#### Raw data

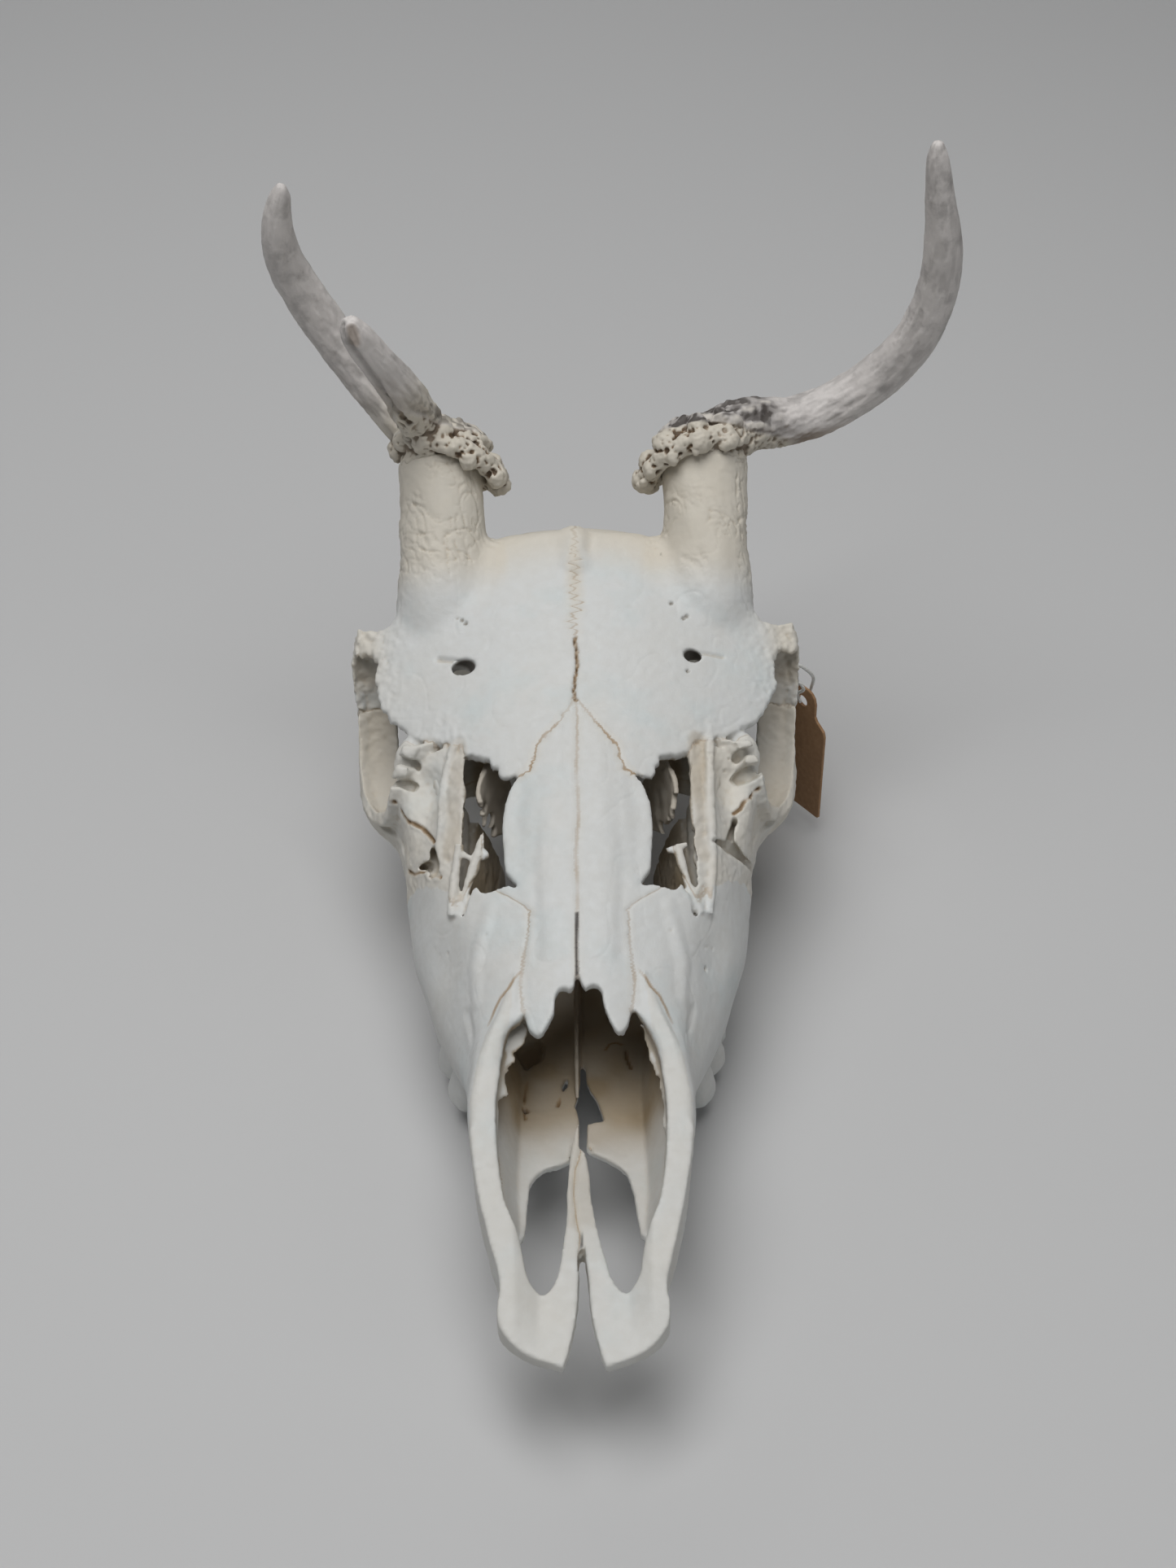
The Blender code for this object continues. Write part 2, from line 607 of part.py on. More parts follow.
def braincase():
    """Brain case with the hind part of the arches, the condyles and the jugular processes."""
    rings = []
    for y in (152, 160, 170, 180, 188, 196, 205, 213, 221, 229, 237, 244, 250, 256):
        half, low, high = graded(BRAINCASE, y)
        middle = (low + high) / 2 - 4
        ring = []
        for turn in range(16):
            angle = 2 * math.pi * (turn + 0.5) / 16
            reach = high - middle if math.sin(angle) > 0 else middle - low
            x = half * math.copysign(abs(math.cos(angle)) ** 0.8, math.cos(angle))
            z = middle + reach * math.copysign(abs(math.sin(angle)) ** 0.85, math.sin(angle))
            ring.append((x, y, z))
        rings.append(ring)
    pieces = [loft(rings, "case")]
    crest = [(-35, 237, 36), (-30, 243, 47), (-18, 251, 53.5), (0, 255.5, 54.5), (18, 251, 53.5), (30, 243, 47),
             (35, 237, 36)]
    pieces.append(rod(crest, (3, 3.4, 3.2, 3.2, 3.2, 3.4, 3), 6, 13))
    for side in SIDES.values():
        condyle = blob((side * 11.5, 250, 24), (7.5, 9.5, 7.5), 10, 20)
        bulla = blob((side * 19, 210, 18.5), (6.5, 10.5, 7.5), 8)
        mastoid = [(30, 236, 38), (33, 238, 30), (29, 235, 22), (25, 229.5, 12), (23, 226.5, 1.9)]
        process = rod(mirrored(mastoid, side), (4, 5, 4.6, 3.6, 2.6), 8, 8, 0.6, (0, 1, 0))
        foot = prism(mirrored([(21.5, 224.5), (24.5, 224.5), (24.5, 228), (21.5, 228)], side), 0, 3)
        arch_line = [(33, 213, 46), (43, 211, 44.5), (50, 204.5, 43.5), (52, 195, 43.2), (52.2, 186.5, 43)]
        arch = rod(mirrored(arch_line, side), (5.5, 4.6, 3.8, 3.4, 3.2), 8, 9, 0.6)
        socket = blob((side * 41, 208, 40), (8.5, 6.5, 4.5), 8)
        pieces += [condyle, bulla, process, foot, arch, socket]
    whole = fuse(pieces, "braincase")
    foramen = rod([(0, 262, 32), (0, 250, 33), (0, 241, 35)], (9.5, 9.0, 7.5), 12, 4)
    return combine(whole, [foramen], "DIFFERENCE")


def palatine():
    """Back of the hard palate and the walls beside the choanae."""
    plate_outline = [(-20.2, 124.3), (20.2, 124.3), (20.2, 143), (14, 144.5), (9, 140), (0, 134.5),
                     (-9, 140), (-14, 144.5), (-20.2, 143)]
    pieces = [prism(plate_outline, 17.2, 19.6)]
    for side in SIDES.values():
        foot = [(13.5, 132, 18.5), (13, 142, 17), (11.5, 155, 14.5), (10, 168, 13), (9, 180, 14.5), (9, 190, 20)]
        head = [(17.5, 132, 22), (17, 142, 27), (15, 155, 34), (13, 168, 34), (11.5, 180, 31), (11, 190, 28)]
        rows = [np.array(foot) * (1 - t) + np.array(head) * t for t in np.linspace(0, 1, 4)]
        rows = [spline(row, 9) for row in rows]
        pieces.append(sheet([mirrored(row, side) for row in rows], 1.8 * side))
    return fuse(pieces, "palatine")


def vomer():
    """The thin keel that stands on the floor of the nose."""
    outline = [(76, 24.4), (90, 23.0), (110, 21.4), (130, 20.4), (150, 27), (151.5, 52), (140, 44), (120, 33),
               (100, 29.5), (84, 28.2)]
    bm = bmesh.new()
    for x in (-1.6, -0.6):
        bm.faces.new([bm.verts.new((x, y, z)) for y, z in outline])
    bm.verts.ensure_lookup_table()
    count = len(outline)
    for i in range(count):
        j = (i + 1) % count
        bm.faces.new([bm.verts[k] for k in (i, j, count + j, count + i)])
    bm.normal_update()
    bmesh.ops.triangulate(bm, faces=bm.faces)
    return solid("vomer", bm)


def ethmoid(side):
    """A torn leaf of the ethmoid that shows through the gap beside the nasal."""
    rows = []
    for share in np.linspace(0, 1, 5):
        front = [(14 + 5 * share, 151.4, 46 + 22 * share), (17 + 5 * share, 145, 47 + 20 * share),
                 (20 + 3.5 * share, 139, 50 + 16 * share), (22.5, 135, 54 + 10 * share)]
        rows.append(spline(mirrored(front, side), 6))
    return sheet(rows, 1.2 * side)


def burr(side, seed):
    """The ring of pearls at an antler's foot."""
    draw = random.Random(seed)
    pieces = []
    pearls = 12
    for row, (rise, reach) in enumerate(((1.0, 1.0), (4.6, 0.8))):
        for i in range(pearls - 3 * row):
            turn = 2 * math.pi * (i + 0.5 * row) / (pearls - 3 * row)
            inner = math.cos(turn)
            out = BURR_RADIUS * reach * -inner - 3.0
            near = BURR_RADIUS * reach * math.sin(turn)
            along = PEDICLE_LENGTH + rise - (3.6 + 2.0 * max(inner, 0)) * inner + draw.uniform(-0.6, 0.6)
            size = PEARL_RADIUS * draw.uniform(0.85, 1.25)
            pieces.append(blob(pedicle_point(side, along, out, near), (size, size, size), 6))
    return pieces


def burr_core(side):
    """The foot of the beam inside the ring of pearls, with a flat face to the pedicle."""
    stations = ((GAP, 11.0), (1.6, 13.4), (4.5, 11.5), (9, 8.0))
    axis = [pedicle_point(side, PEDICLE_LENGTH + along, -2.0 + 0.25 * along) for along, _ in stations]
    return rod(axis, [radius for _, radius in stations], 14, 6)


def antler_left():
    """The long beam, without a tine, that sweeps out and then up."""
    line = [pedicle_point(1, PEDICLE_LENGTH + 3), (44.5, 230, 109.4), (58, 236.5, 106.6), (70, 239.5, 109.8),
            (80.5, 239.5, 118.4), (88.5, 237.5, 130.6), (92, 235, 145.6), (91.8, 233, 159), (89.5, 231.5, 172.5),
            (88, 231, 182.5), (87.7, 231, 187)]
    beam = rod(line, (8.5, 7.2, 6.3, 6.2, 6.0, 5.6, 5.2, 4.7, 3.6, 2.6, 1.4), 10, 26)
    return fuse([burr_core(1), beam, *burr(1, 11)], "antler_left_beam")


def antler_right():
    """The beam that leans back and out, and the tine that stands before it."""
    line = [pedicle_point(-1, PEDICLE_LENGTH + 3), (-41.5, 229, 111.5), (-51, 233, 121), (-59.0, 235, 132.5),
            (-65.5, 234.5, 145.4), (-69.8, 232.5, 157), (-70.4, 230.5, 167.6), (-68.8, 229.5, 176),
            (-68.0, 229, 179.5)]
    beam = rod(line, (8.5, 6.6, 5.8, 5.4, 5.4, 4.8, 3.8, 2.6, 1.2), 10, 22)
    whole = fuse([burr_core(-1), beam, *burr(-1, 7)], "antler_right_beam")
    tine_line = [(-38.5, 219.5, 119), (-41.8, 213, 131.5), (-46.2, 208.5, 142), (-50.6, 205.5, 151.5), (-52.4, 204, 157)]
    tine = rod(tine_line, (5.6, 5.2, 4.4, 3.8, 2.2), 10, 12)
    return whole, clear_of(tine, [whole])


def on_tag(across, up, out):
    """A point of the hanging card: across and up it, and out from its face."""
    x, y, z = TAG_PLACE
    cos, sin = math.cos(TAG_TURN), math.sin(TAG_TURN)
    return (x + cos * across + sin * out, y + sin * across - cos * out, z + up)


def label_tag():
    """A bare card with a narrower head, hanging on its string behind the left orbit."""
    width, height, thickness = TAG_SIZE
    half, neck, corner = width / 2, width / 2 - 4.2, 2.6
    right = [(half, 0), (half, TAG_SHOULDER), (neck, TAG_SHOULDER + 2.5), (neck, height - corner),
             (neck - corner, height)]
    left = [(-across, up) for across, up in reversed(right)]
    faces = [[on_tag(across, up, out) for across, up in right + left] for out in (0, thickness)]
    card = loft(faces, "label_tag")
    up = height - TAG_HOLE_DROP
    hole = rod([on_tag(0, up, -2), on_tag(0, up, 3)], (1.7, 1.7), 9, 2)
    return combine(card, [hole], "DIFFERENCE", "EXACT")


def label_string():
    """The string: from the card's back up and round the cheek arch, and up again to its front."""
    up = TAG_SIZE[1] - TAG_HOLE_DROP
    gap = STRING_RADIUS + GAP
    behind = TAG_SIZE[2] + gap
    line = [on_tag(0, up, behind), on_tag(-0.6, up + 4, behind + 0.8), (62.7, 194.6, 53.4), (60.8, 191.6, 58.2),
            (57.4, 190.0, 61.6), (52.0, 190.0, 60.5), (48.4, 191.0, 54.5), (47.6, 191.6, 45.5),
            (49.2, 191.6, 39.2), (53.4, 191.6, 37.6), (57.4, 191.0, 41.5), (57.2, 190.0, 49.0),
            (57.0, 189.0, 55.0), (58.0, 188.6, 57.0), (59.6, 189.2, 54.0),
            on_tag(0.4, up + 3, -gap - 0.8), on_tag(0, up, -gap)]
    return rod(line, (STRING_RADIUS,) * len(line), 6, 42, 1.0, (0.3, 0.2, 1))


def finish(thing, name, look, root, collection):
    """Names a node, gives it its material and puts it under the root."""
    thin_out(thing.data)
    thing.name = name
    thing.data.name = name
    colour = MATERIALS[look]
    material = bpy.data.materials.get(look) or bpy.data.materials.new(look)
    material.use_nodes = True
    surface = material.node_tree.nodes["Principled BSDF"]
    surface.inputs["Base Color"].default_value = (*colour, 1)
    surface.inputs["Roughness"].default_value = 0.6
    surface.inputs["Metallic"].default_value = 0.0
    thing.data.materials.clear()
    thing.data.materials.append(material)
    for old in list(thing.users_collection):
        old.objects.unlink(thing)
    collection.objects.link(thing)
    thing.parent = root


def build_skull():
    """All the nodes, each cut clear of those made before it: name to (object, look)."""
    made = {}
    for word, side in SIDES.items():
        made[f"nasal_{word}"] = nasal(side)
        made[f"frontal_{word}"] = clear_of(frontal(side), [made[f"nasal_{word}"]])
        made[f"premaxilla_{word}"] = clear_of(premaxilla(side), [made[f"nasal_{word}"]])
    case = clear_of(braincase(), [made["frontal_right"], made["frontal_left"]])
    made["braincase"] = case
    for word, side in SIDES.items():
        before = [made[f"{bone}_{word}"] for bone in ("nasal", "frontal", "premaxilla")]
        face = clear_of(face_side(side), [*before, case])
        places = {
            f"maxilla_{word}": (side * 36, 100, 30),
            f"lacrimal_{word}": (side * 36, 137, 61),
            f"zygomatic_{word}": (side * 53, 165, 40),
        }
        made.update(part_with(face, face_sutures(side), places))
    made["palatine"] = clear_of(palatine(), [case, made["maxilla_left"], made["maxilla_right"]])
    made["vomer"] = clear_of(vomer(), [case, made["maxilla_left"], made["maxilla_right"], made["palatine"]])
    for word, side in SIDES.items():
        neighbours = [case, made[f"frontal_{word}"], made[f"nasal_{word}"], made[f"lacrimal_{word}"]]
        made[f"ethmoid_{word}"] = clear_of(ethmoid(side), neighbours)
    made["antler_left_beam"] = clear_of(antler_left(), [made["frontal_left"]])
    beam, tine = antler_right()
    made["antler_right_beam"] = clear_of(beam, [made["frontal_right"]])
    made["antler_right_brow_tine"] = tine
    made["label_tag"] = label_tag()
    made["label_string"] = clear_of(label_string(), [made["frontal_left"], made["zygomatic_left"]])
    return made


def main():
    clear_scene()
    made = build_skull()
    root = bpy.data.objects.new("fallow_deer_skull", None)
    bpy.context.scene.collection.objects.link(root)
    collection = bpy.data.collections.new("fallow_deer_skull")
    bpy.context.scene.collection.children.link(collection)
    for name, thing in made.items():
        look = name if name in MATERIALS else name.split("_")[0]
        finish(thing, name, look, root, collection)
    corners = np.array([vert.co for thing in made.values() for vert in thing.data.vertices])
    middle = (corners.min(axis=0) + corners.max(axis=0)) / 2
    root.location = (-middle[0], -middle[1], 0)


main()
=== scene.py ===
"""Dresses the packed fallow deer skull as dry, cleaned bone on a pale table.

Each bone is drawn again from the same sizes as the packed solids, with grown and broken edges, and
is then covered with a fine skin that takes pits, grooves, wrinkles and stains. Sizes are in
millimetres, in the frame of the bones: X = 0 is the skull's midline, Y = 0 is just before the nose
and Z = 0 is the table. Clay.part() and dress() move a finished piece into the packed frame.
"""

import math
import random

import bmesh
import bpy
import numpy as np
from bpy.props import FloatProperty, FloatVectorProperty, IntProperty, PointerProperty
from mathutils import Matrix, Vector
from mathutils.kdtree import KDTree


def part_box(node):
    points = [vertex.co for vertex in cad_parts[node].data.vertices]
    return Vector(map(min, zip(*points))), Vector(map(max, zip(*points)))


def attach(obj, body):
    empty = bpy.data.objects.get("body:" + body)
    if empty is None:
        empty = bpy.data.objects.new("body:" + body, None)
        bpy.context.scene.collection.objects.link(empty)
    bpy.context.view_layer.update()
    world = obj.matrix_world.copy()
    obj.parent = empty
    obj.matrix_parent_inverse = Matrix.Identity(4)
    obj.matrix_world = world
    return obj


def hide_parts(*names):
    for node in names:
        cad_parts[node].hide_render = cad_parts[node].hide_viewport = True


bl_info = {
    "name": "Fallow Deer Skull",
    "version": (1, 0, 0),
    "blender": (4, 5, 0),
    "location": "View3D > Sidebar > Skull",
    "description": "Builds a museum-like fallow deer skull with antlers, card tag and table",
    "category": "Add Mesh",
}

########

» **Work to be completed**
Retype only what lies between the line bearing "zip(*points))), Vector(map(max, zip(*points)))" and the line bearing "obj.parent = empty", keeping both of those lines.

» **Task result**
    return Vector(map(min, zip(*points))), Vector(map(max, zip(*points)))


def attach(obj, body):
    empty = bpy.data.objects.get("body:" + body)
    if empty is None:
        empty = bpy.data.objects.new("body:" + body, None)
        bpy.context.scene.collection.objects.link(empty)
    bpy.context.view_layer.update()
    world = obj.matrix_world.copy()
    obj.parent = empty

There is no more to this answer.